A serviceable, low-budget, sci-fi, action flick that suffers from dull action, but benefits from a better than average back-story.  While starting as a post-apocalyptic tale, the destruction of society is nothing more than a catalyst to get Garth into a combat maze.  This is pure kill-the-monster stuff, and is not unlike watching others play a game of Dungeons & Dragons.  The team walks down corridors, running into monsters and traps.  It takes a greater degree of suspension-of-disbelief than I can muster to accept numbered puzzles on the floor, or invisible warriors (who can’t aim).

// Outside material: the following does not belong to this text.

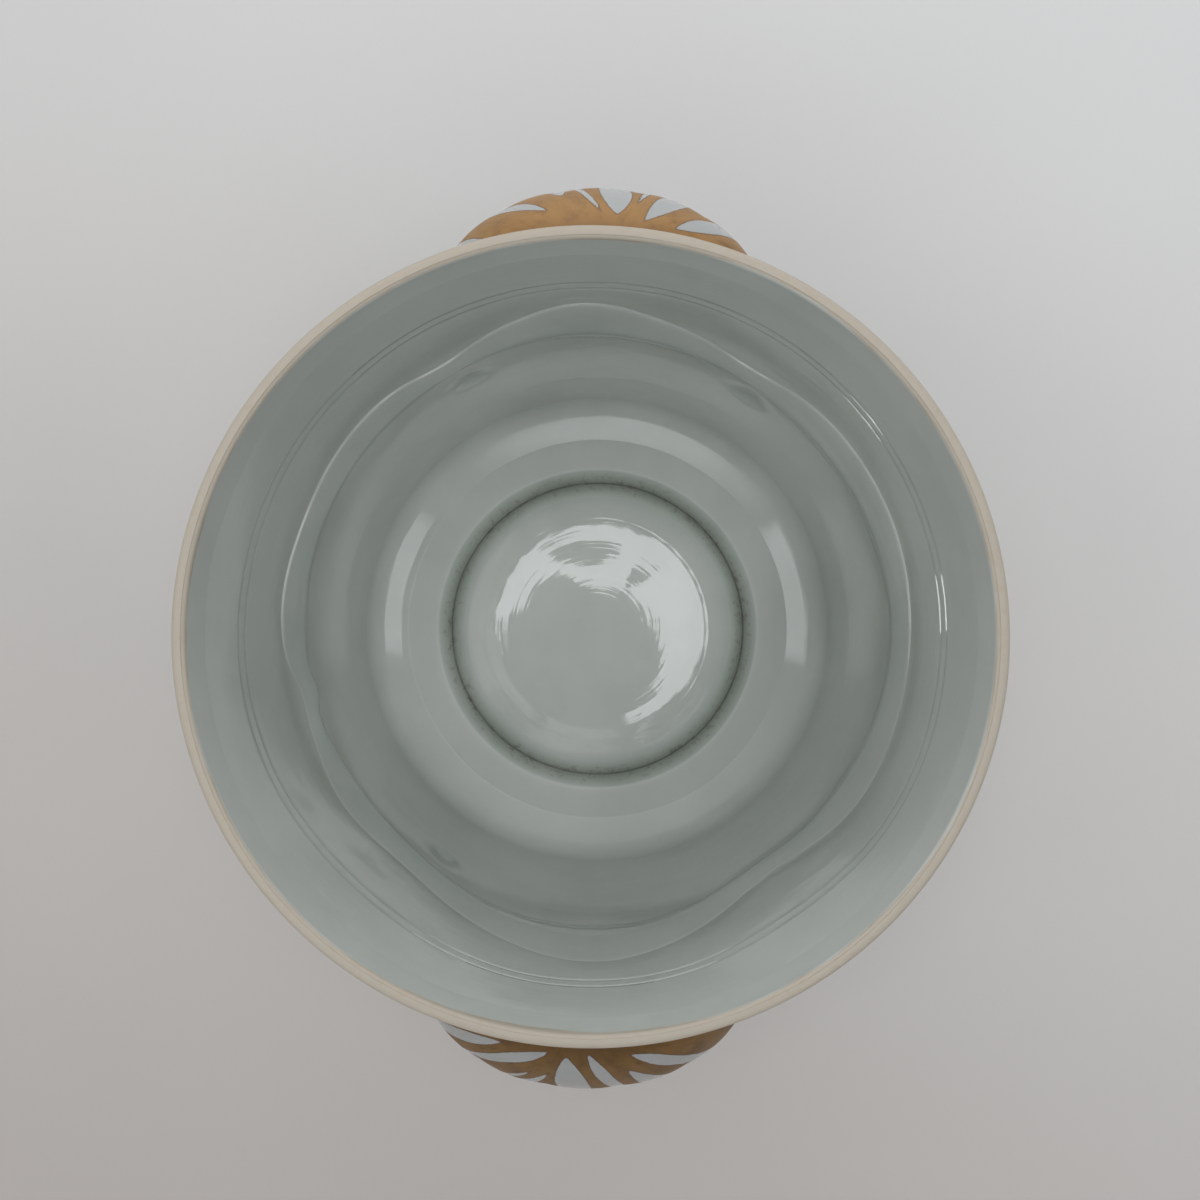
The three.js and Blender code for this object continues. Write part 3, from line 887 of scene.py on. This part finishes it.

Encrypt bit off more than it could chew, which is a minor sin in the world of low budgets.  A majority of super-soldiers-in-a-confined-space films spend most of the time with the soldiers arguing with each other, and running.  This one attempts to stage multiple involved battles, but the money isn’t there.  Those sequences become the least interesting in the film.

Of more interest is the story of Diana, a once-living woman whose spirit resides in the computer and who projects herself as a hologram.  If this movie had been retooled as a mystery story, uncovering her past, it might have held my interest.  Since the focus is on the action, many of the secrets are given as throwaways.  The hologram-human chats also spend far too much time dealing with Garth’s emotions, which can’t be of interest to anyone, including Garth from the way the role is played.  Plus, to pull that off, a lazy script allows Diana to access Garth’s life history, via still functioning national security computers, including a video of his dead wife, but makes her surprised that society has fallen.  Apparently, her data searches are very, very specific.

There’s the start of a good film here, but it needed more variety in its commandoes, more twists in its plot, and a few more dollars in everything.